O ministro Gilmar Mendes, do Supremo Tribunal Federal, votou pela soltura e suspensão da execução imediata da pena imposta ao jogador Robinho pela justiça italiana.
O caso chegou à suprema corte após o Superior Tribunal de Justiça (STJ) homologar a sentença italiana que condenou o jogador e determinar sua prisão.
A controvérsia envolvia a homologação de uma condenação penal pela justiça italiana por crimes ocorridos em 2013. A decisão inicial do STJ determinava que a pena fosse cumprida no Brasil, com base na Lei de Migração (Lei 13.445/2017). A defesa argumentou que a aplicação dessa lei seria inconstitucional por violar o princípio da irretroatividade da lei penal mais gravosa, uma vez que os fatos ocorreram antes de sua vigência.
Além disso, sustentou que a transferência da execução penal violaria a Constituição Federal, que veda a extradição de brasileiros natos e, por extensão, a execução de penas determinadas por jurisdições estrangeiras.
O primeiro argumento convenceu o ministro Gilmar Mendes, que votou pela concessão do habeas corpus.

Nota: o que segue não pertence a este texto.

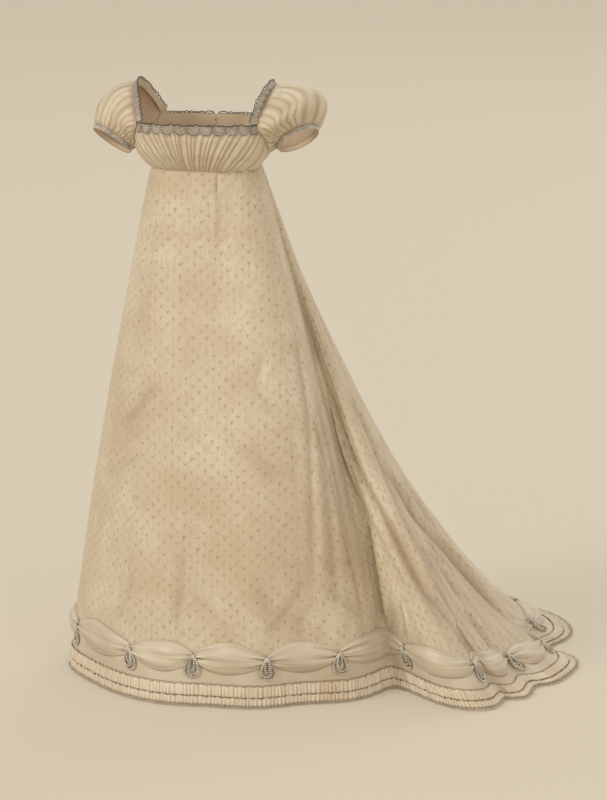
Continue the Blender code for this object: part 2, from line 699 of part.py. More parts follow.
def main():
    """Clear the scene and build every piece."""
    for thing in list(bpy.data.objects):
        bpy.data.objects.remove(thing, do_unlink=True)
    skirt = Skirt(COLUMNS_PER_LINE)
    make_skirt(skirt)
    make_band(skirt)
    make_flounces(skirt)
    make_swags(skirt)
    make_pendants(skirt)
    make_bodice()
    make_straps()
    make_lace()
    for sleeve in SLEEVES:
        make_sleeve(*sleeve)


main()
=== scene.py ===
"""The looks of the silk wedding dress: figured silk, lace, satin swags and beads.

Each cloth piece is worked out from the same tables as its solid, on a finer grid,
and takes the solid's place. Every length is in metres.
"""

from math import cos, pi, radians, sin

import bpy
import numpy as np
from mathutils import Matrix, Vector


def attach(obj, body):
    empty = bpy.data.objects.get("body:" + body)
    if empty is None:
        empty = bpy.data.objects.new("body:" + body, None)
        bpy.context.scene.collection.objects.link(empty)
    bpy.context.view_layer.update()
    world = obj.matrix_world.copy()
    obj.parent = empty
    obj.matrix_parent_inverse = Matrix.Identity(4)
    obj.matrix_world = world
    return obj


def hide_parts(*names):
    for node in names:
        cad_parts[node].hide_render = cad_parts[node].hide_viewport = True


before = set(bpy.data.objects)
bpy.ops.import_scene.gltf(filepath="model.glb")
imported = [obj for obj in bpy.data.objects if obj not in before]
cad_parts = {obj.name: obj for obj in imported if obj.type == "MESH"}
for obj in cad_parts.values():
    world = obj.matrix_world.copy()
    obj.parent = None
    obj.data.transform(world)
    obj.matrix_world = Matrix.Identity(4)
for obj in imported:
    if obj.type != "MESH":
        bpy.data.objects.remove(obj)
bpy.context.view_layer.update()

# Sizes shared with the solids.
WAIST_Z = -0.181
FLOOR_Z = -1.310
UNDERARM_Z = -0.138
SIDE_BACK_Z = -0.104
FRONT_NECK_Z = -0.080
BACK_NECK_Z = -0.084
SEAM_GAP = 0.0003
SILK = 0.0015
SATIN = 0.0012
# Body rings: height, half width, depth to the front, depth to the back.
BODY_RINGS = [
    (-0.181, 0.1155, 0.092, 0.092),
    (-0.163, 0.130, 0.109, 0.098),
    (-0.140, 0.142, 0.124, 0.104),
    (-0.110, 0.148, 0.134, 0.108),
    (-0.060, 0.150, 0.136, 0.108),
]
BODY_SQUARENESS = 3.0
FRONT_EDGE_DEG = -14.0
SIDE_BACK_DEG = 38.0
FRONT_CORNER_DEG = -32.0
BACK_CORNER_DEG = 44.0
FRONT_GATHERS = 25
FRONT_GATHER_HEIGHT = 0.0022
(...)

O voto do ministro aborda essencialmente 3 pontos:
1) Inaplicabilidade da Lei de Migração, de 2017, ao caso do jogador, que aconteceu em 2013;
2) Possibilidade de o caso ser julgado pelo Judiciário brasileiro.
3) Impossibilidade da imediata prisão de Robinho sem o trânsito em julgado da decisão de homologação de sentença estrangeira.

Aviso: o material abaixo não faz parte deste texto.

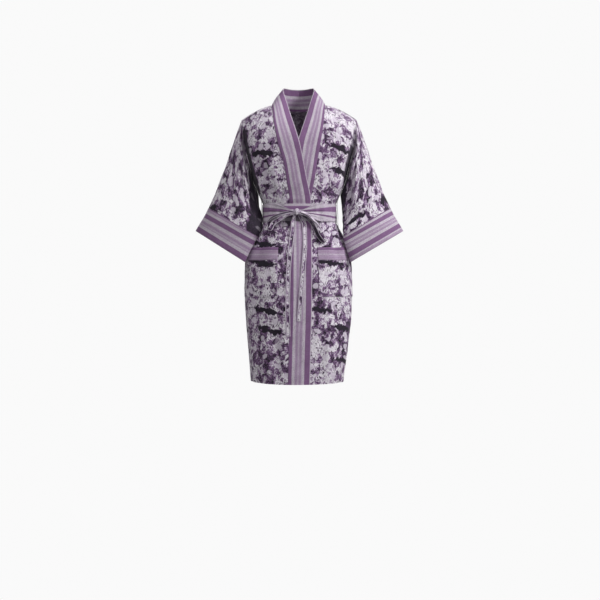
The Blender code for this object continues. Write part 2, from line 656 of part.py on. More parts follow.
# The ribbons' paths: place in x and z, and how far in front of the body's hollow.
# lean turns the ribbon from flat against the body, 0, to edge on, a quarter turn.
RIBBON_ROWS = "step x z lift lean width"
LOOP_RIGHT = table(
    RIBBON_ROWS,
    [
        (0, -0.0119, -0.3455, 0.0125, 0.9, 0.008),
        (1, -0.0295, -0.3480, 0.0150, 0.85, 0.011),
        (2, -0.0455, -0.3560, 0.0185, 0.6, 0.014),
        (3, -0.0600, -0.3690, 0.0205, 0.45, 0.014),
        (4, -0.0710, -0.3840, 0.0205, 0.45, 0.014),
        (5, -0.0800, -0.3985, 0.0185, 0.9, 0.013),
        (6, -0.0880, -0.3960, 0.0160, 1.2, 0.013),
        (7, -0.0895, -0.3790, 0.0145, 1.0, 0.014),
        (8, -0.0790, -0.3600, 0.0145, 0.8, 0.014),
        (9, -0.0545, -0.3465, 0.0145, 0.85, 0.013),
        (10, -0.0300, -0.3398, 0.0135, 0.9, 0.011),
        (11, -0.0126, -0.3370, 0.0125, 0.9, 0.008),
    ],
)
LOOP_LEFT = table(
    RIBBON_ROWS,
    [
        (0, 0.0034, -0.3370, 0.0125, 0.9, 0.008),
        (1, 0.0190, -0.3420, 0.0150, 0.95, 0.011),
        (2, 0.0345, -0.3535, 0.0170, 1.0, 0.013),
        (3, 0.0480, -0.3700, 0.0175, 1.05, 0.014),
        (4, 0.0615, -0.3905, 0.0170, 1.05, 0.014),
        (5, 0.0735, -0.4110, 0.0160, 1.0, 0.014),
        (6, 0.0815, -0.4280, 0.0145, 1.15, 0.013),
        (7, 0.0745, -0.4340, 0.0135, 1.15, 0.013),
        (8, 0.0600, -0.4190, 0.0140, 0.85, 0.014),
        (9, 0.0485, -0.3960, 0.0145, 0.75, 0.014),
        (10, 0.0380, -0.3745, 0.0150, 0.8, 0.014),
        (11, 0.0240, -0.3575, 0.0145, 0.9, 0.012),
        (12, 0.0027, -0.3460, 0.0125, 0.9, 0.008),
    ],
)
TAIL_LEFT = table(
    RIBBON_ROWS,
    [
        (0, 0.0015, -0.3490, 0.0070, 0, 0.008),
        (1, 0.0098, -0.3610, 0.0070, 0, 0.011),
        (2, 0.0178, -0.3790, 0.0064, 0, 0.013),
        (3, 0.0195, -0.4080, 0.0058, 0, 0.013),
        (4, 0.0200, -0.4450, 0.0054, 0, 0.013),
        (5, 0.0170, -0.4900, 0.0054, 0, 0.013),
        (6, 0.0090, -0.5800, 0.0054, 0, 0.013),
        (7, 0.0015, -0.6730, 0.0054, 0, 0.013),
    ],
)
TAIL_RIGHT = table(
    RIBBON_ROWS,
    [
        (0, -0.0110, -0.3490, 0.0070, 0, 0.008),
        (1, -0.0150, -0.3650, 0.0070, 0, 0.011),
        (2, -0.0165, -0.3950, 0.0062, 0, 0.014),
        (3, -0.0215, -0.4300, 0.0056, 0, 0.014),
        (4, -0.0260, -0.4700, 0.0054, 0, 0.014),
        (5, -0.0310, -0.5400, 0.0054, 0, 0.014),
        (6, -0.0325, -0.6200, 0.0054, 0, 0.014),
        (7, -0.0310, -0.7190, 0.0054, 0, 0.014),
    ],
)


def ribbon_frame(rows, step):
    """Centre, width direction and facing direction of a ribbon at steps along its path."""
    x, z, lift, lean, width = (along(rows["step"], rows[name], step) for name in list(rows)[1:])
    turn = turn_at(x, z)
    facing = body_normal(turn, z)
    # The line runs in front of the body without following its folds.
    centre = body_point(turn, z) + facing * lift[:, None]
    tangent = np.gradient(centre, axis=0)
    tangent /= np.linalg.norm(tangent, axis=1, keepdims=True)
    across = np.cross(tangent, facing)
    across /= np.linalg.norm(across, axis=1, keepdims=True)
    width_way = across * np.cos(lean)[:, None] + facing * np.sin(lean)[:, None]
    return centre, width_way * (width / 2)[:, None], np.cross(tangent, width_way)


def make_ribbon(name, rows, steps, colour):
    """A flat ribbon carried along its path."""
    centre, half, facing = ribbon_frame(rows, np.linspace(rows["step"][0], rows["step"][-1], steps))
    thick = facing * RIBBON_CLOTH / 2
    inner = np.stack([centre - half - thick, centre + half - thick], axis=1)
    outer = np.stack([centre - half + thick, centre + half + thick], axis=1)
    cloth_solid(name, inner, outer, colour)


def make_knot(name, colour):
    """The knot: a rounded block wound once round, with a shallow crease at its middle."""
    turns = np.linspace(0, 2 * math.pi, 16, endpoint=False)[None, :]
    heights = np.linspace(-math.pi / 2, math.pi / 2, 9)[1:-1, None]
    block, crease_depth, crease_reach = 0.75, 0.10, 0.35

    def power(value):
        return np.sign(value) * np.abs(value) ** block

    ring = power(np.cos(heights))
    crease = 1 - crease_depth * np.exp(-((heights / crease_reach) ** 2))
    half_x, half_y, half_z = KNOT_HALF
    x = half_x * ring * power(np.cos(turns)) * crease
    y = half_y * ring * power(np.sin(turns)) * crease
    z = half_z * power(np.sin(heights)) + 0 * turns
    body = np.stack([x, y, z], axis=-1)
    poles = np.array([[0, 0, -half_z], [0, 0, half_z]])
    rings, columns = body.shape[:2]
    index = np.arange(rings * columns).reshape(rings, columns)
    index = np.concatenate([index, index[:, :1]], axis=1)
    bottom = rings * columns
    quads = np.stack([index[:-1, :-1], index[:-1, 1:], index[1:, 1:], index[1:, :-1]], axis=-1).reshape(-1, 4)
    faces = quads.tolist()
    for pole, ring_index in ((bottom, index[0]), (bottom + 1, index[-1])):
        faces += [[pole, int(a), int(b)] for a, b in zip(ring_index[:-1], ring_index[1:])]
    turn = turn_at(KNOT_X, KNOT_Z)
    seat = UNDERLAP_LIFT + CLOTH + KNOT_SEAT_GAP - y.min()
    place = body_point(turn, KNOT_Z) + body_normal(turn, KNOT_Z) * seat
    points = np.concatenate([body.reshape(-1, 3), poles]) + place
    mesh_faces = np.empty(len(faces), object)
    mesh_faces[:] = faces
    add_object(name, points, mesh_faces, colour)


make_back("back_panel", PRINT_SHADE)
make_front("front_panel_right", -1, PRINT)
make_front("front_panel_left", 1, PRINT)
SLEEVE_SHARES = [0, 0.04, 0.10, 0.18, 0.27, 0.36, 0.46, 0.56, 0.67, CUFF_SEAM - CUFF_SEAM_GAP]
for side_name, which_side in (("right", -1), ("left", 1)):
    make_sleeve(f"sleeve_{side_name}", which_side, SLEEVE_SHARES, 0, CLOTH, PRINT)
    make_sleeve(f"cuff_band_{side_name}", which_side, [CUFF_SEAM, 0.89, 1], 0, CUFF_CLOTH, STRIPE)
    make_band(f"neck_band_{side_name}", which_side, STRIPE)
    patch = CLOTH + LAYER_GAP
    seam = POCKET_BAND_BOTTOM - SEAM_GAP
    make_pocket(f"pocket_{side_name}", which_side, POCKET_BOTTOM, seam, patch, CLOTH, PRINT)
    make_pocket(f"pocket_band_{side_name}", which_side, POCKET_BAND_BOTTOM, POCKET_TOP, patch, BAND_CLOTH, PALE)
    make_belt_loop(f"belt_loop_{side_name}", which_side, PALE)
make_underlap("sash_underlap", PALE)
make_sash("sash", STRIPE)
make_knot("bow_knot", PRINT)
make_ribbon("bow_loop_right", LOOP_RIGHT, 23, PRINT)
make_ribbon("bow_loop_left", LOOP_LEFT, 25, PRINT)
make_ribbon("tie_tail_right", TAIL_RIGHT, 16, PRINT)
make_ribbon("tie_tail_left", TAIL_LEFT, 15, PRINT)
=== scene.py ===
# %% [markdown]
# # Dressing a short wrapped robe in its cloth
#
# The robe is already built as solids: a back, two fronts, two sleeves, bands, pockets, a
# sash and a ribbon bow. This lesson covers each of them with its real cloth. Every piece
# is a thin closed shell, worked out on a grid of two parameters, in the place that the
# solid holds. The order is a dressmaker's: the body's form, its folds, the print and the
# stripes, and then piece by piece from the back to the bow.

# %% Load the frame
import math

import bmesh
import bpy
import mathutils
import numpy as np
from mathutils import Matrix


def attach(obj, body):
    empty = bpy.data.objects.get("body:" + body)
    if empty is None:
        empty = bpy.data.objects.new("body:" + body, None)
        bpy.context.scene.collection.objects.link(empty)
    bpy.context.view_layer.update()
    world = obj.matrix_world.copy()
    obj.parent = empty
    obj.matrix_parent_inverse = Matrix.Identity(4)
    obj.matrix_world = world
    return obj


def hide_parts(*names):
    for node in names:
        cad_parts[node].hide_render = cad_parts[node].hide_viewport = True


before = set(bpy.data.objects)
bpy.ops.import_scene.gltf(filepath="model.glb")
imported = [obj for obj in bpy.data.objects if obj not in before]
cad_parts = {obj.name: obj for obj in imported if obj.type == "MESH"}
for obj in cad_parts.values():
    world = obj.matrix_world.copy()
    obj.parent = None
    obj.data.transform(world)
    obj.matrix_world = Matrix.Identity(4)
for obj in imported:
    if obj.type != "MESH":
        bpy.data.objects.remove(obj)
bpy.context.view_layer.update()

# %% [markdown]
# ## The camera
#
# A long lens far away keeps the robe's outline almost flat, as a fashion photographer has
# it. Lens, distance and sensor are tied together by one number: how much of the robe's
# middle plane one picture point covers.

# %% Set up the camera
CAMERA_DISTANCE = 5.0
CAMERA_HEIGHT = -0.611
CAMERA_ASIDE = 0.0047
PICTURE_WIDTH = 600 * 0.00315
SENSOR = 36.0


def put(name, data):
    """A new object in the scene."""
    made = bpy.data.objects.new(name, data)
    bpy.context.scene.collection.objects.link(made)
    return made


camera_data = bpy.data.cameras.new("studio_camera")
camera_data.sensor_width = SENSOR
camera_data.lens = SENSOR * CAMERA_DISTANCE / PICTURE_WIDTH
camera = put("studio_camera", camera_data)
camera.location = (CAMERA_ASIDE, -CAMERA_DISTANCE, CAMERA_HEIGHT)
camera.rotation_euler = (math.pi / 2, 0, 0)
bpy.context.scene.camera = camera
print("lens", round(camera_data.lens, 1), "mm")

# %% [markdown]
# ## Curves through a few sizes
#
# A pattern cutter knows a robe by a short table: how wide it is at the hem, the hip, the
# waist. `along` draws a smooth curve through such a column and never swings past its
# values, so that a waist stays a waist. `ease` is the soft switch that the rest uses.
# Tables are written in millimetres, as on a tape, and every other length in metres.

# %% Helpers for tables and surfaces
MM = 1000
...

A inaplicabilidade da Lei de Migração ao caso do jogador
Gilmar pontuou o instituto da Transferência de Execução de Pena, previsto na Lei de Migração (Lei 13.445/2017), não poderia ser aplicado retroativamente aos fatos imputados ao jogador. Os crimes pelos quais Robinho foi condenado pela Justiça italiana ocorreram em 2013, antes da vigência da referida lei, promulgada apenas em 2017.
O ministro fundamentou sua posição com base no princípio da irretroatividade da lei penal mais gravosa, assegurado pelo artigo 5º, inciso XL, da Constituição Federal.

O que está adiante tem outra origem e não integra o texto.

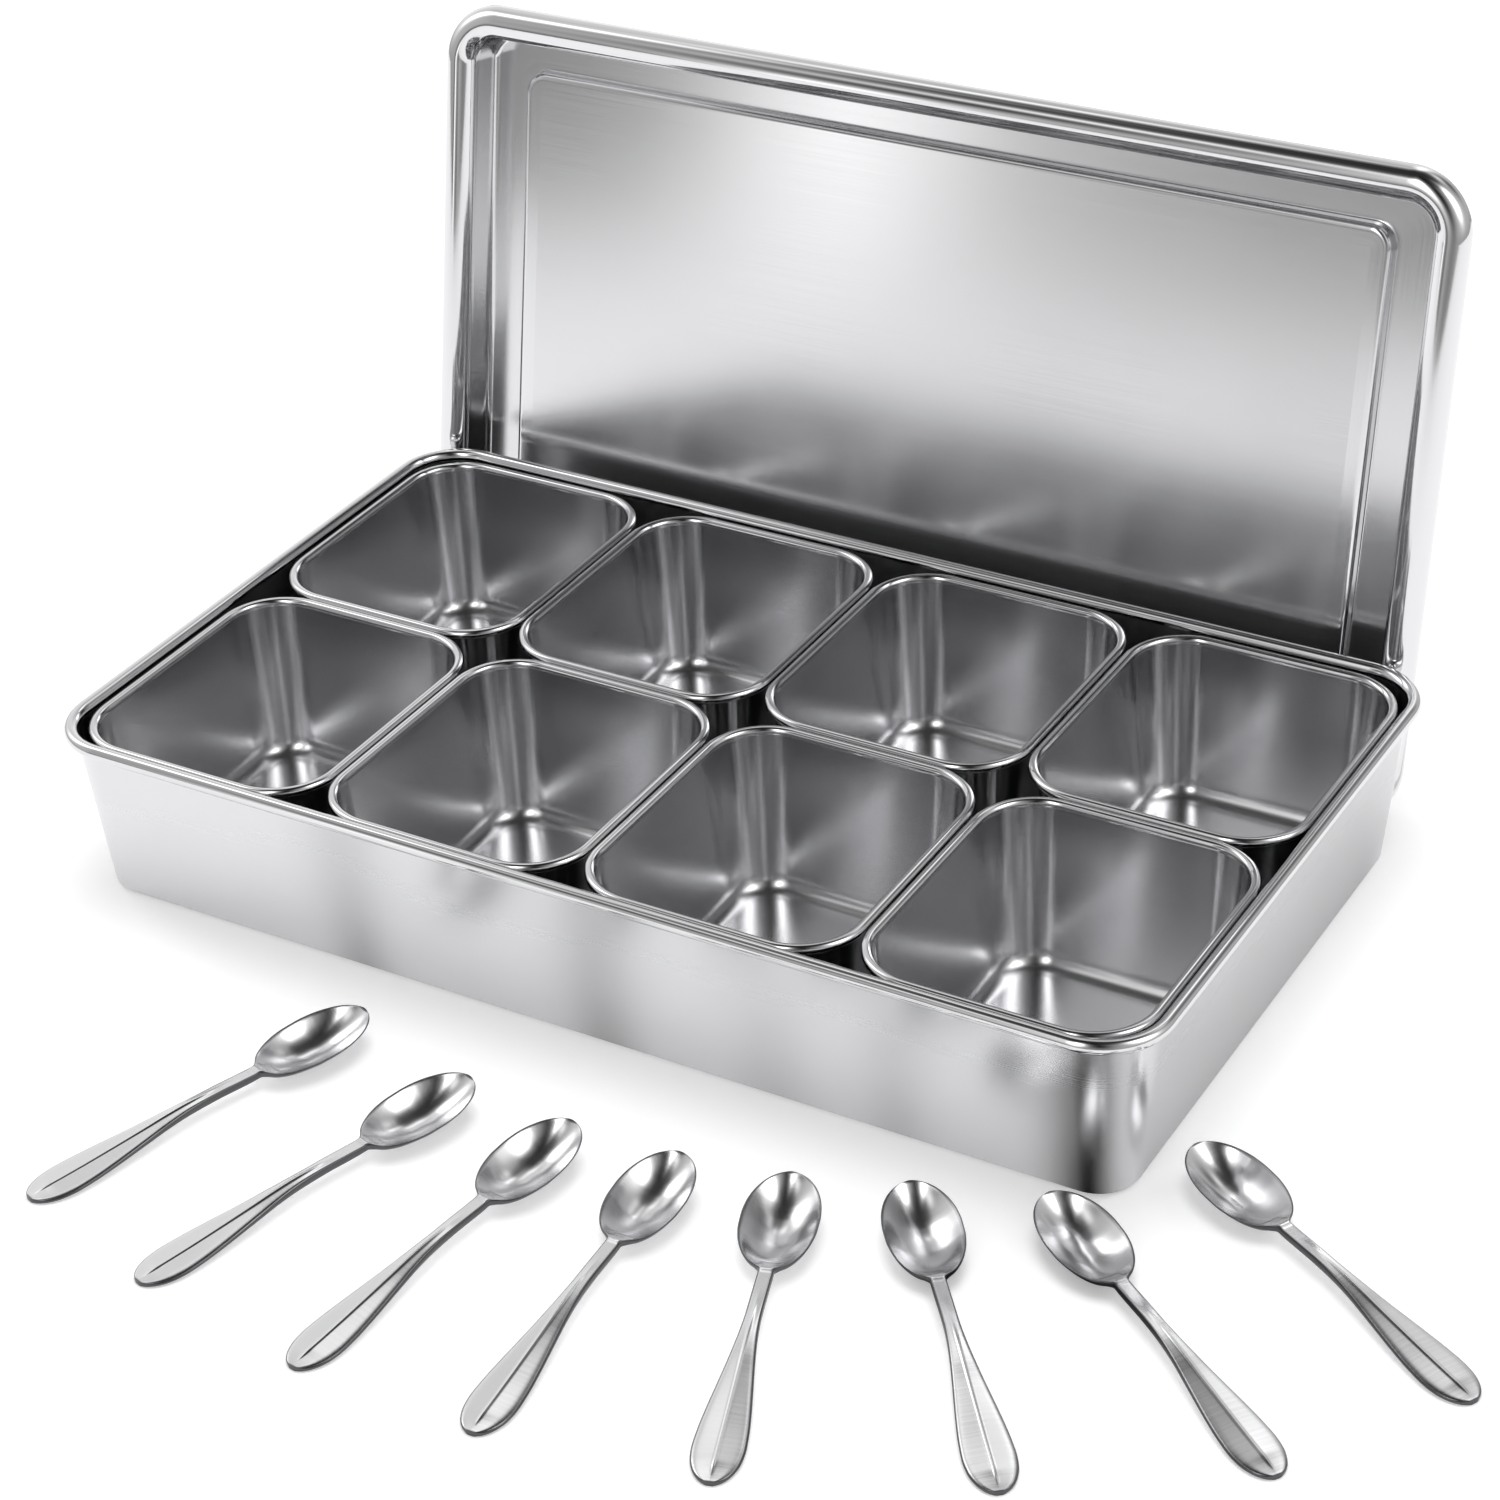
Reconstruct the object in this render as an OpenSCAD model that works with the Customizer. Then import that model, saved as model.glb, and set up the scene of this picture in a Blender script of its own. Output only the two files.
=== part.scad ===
// Condiment box: an open pressed tray with two rows of four lift-out pans, a loose
// lid stood on its edge behind the tray, and eight spoons lying in front of it.
// Frame: X along the tray, Y to the back, Z up, origin under the tray on the table.

/* [Tray] */
// Outside length over the rolled rim
tray_length = 370; // [240:1:480]
// Outside width over the rolled rim
tray_width = 220; // [150:1:300]
// Height from the table to the top of the rolled rim
tray_height = 58; // [40:0.5:90]
// Thickness of the pressed sheet
tray_sheet = 0.8; // [0.5:0.1:1.5]
// Diameter of the rolled rim
tray_bead = 4.5; // [3.5:0.1:6]
// Outside corner radius of the rolled rim, seen from above
tray_corner = 22; // [16:0.5:36]
// Outside radius between the walls and the floor
tray_edge = 2; // [1.5:0.5:5]
// Slope of the walls in degrees
tray_draft = 6; // [0:0.1:8]

/* [Pans] */
// Free width between the rims of two neighbouring pans
pan_gap = 0.8; // [0.5:0.1:3]
// Free width between a pan rim and the rolled rim of the tray
pan_play = 1; // [0.5:0.1:3]
// Height of the pan rims below the top of the tray rim
pan_drop = 2; // [0.5:0.1:6]
// Thickness of the pan sheet
pan_sheet = 0.7; // [0.4:0.1:1.2]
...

Ele destacou que a aplicação do dispositivo legal neste caso configuraria uma violação direta à garantia constitucional de que leis penais que ampliem o rigor do poder punitivo não podem ser aplicadas a crimes cometidos antes de sua entrada em vigor.
Para Gilmar, a Transferência de Execução de Pena tem caráter híbrido, combinando aspectos penais e processuais. Ele explicou que, embora normas processuais tenham aplicação imediata, aquelas que interferem diretamente no status libertatis (situação de liberdade do indivíduo) são consideradas de natureza penal.
Assim, essas normas estão sujeitas ao princípio da irretroatividade quando forem mais prejudiciais ao réu.
Em suas palavras, “parece-me claro que o art. 100 da Lei de Migração amplia o poder punitivo do Estado brasileiro, ao permitir que a execução de pena privativa de liberdade prolatada no estrangeiro seja concretizada no Brasil, mediante simples decisão homologadora de sentença proferida por outro Estado soberano”.
Possibilidade de novo julgamento dos fatos pelo Judiciário brasileiro
O ministro também analisou a possibilidade de o Judiciário brasileiro realizar um novo julgamento dos fatos que levaram à condenação de Robinho na Itália.
Ele rejeitou a tese defendida pela Corte Especial do Superior Tribunal de Justiça (STJ), que argumentava que a homologação da sentença estrangeira seria a única forma de evitar a impunidade, já que um novo julgamento estaria vedado pelo princípio do non bis in idem.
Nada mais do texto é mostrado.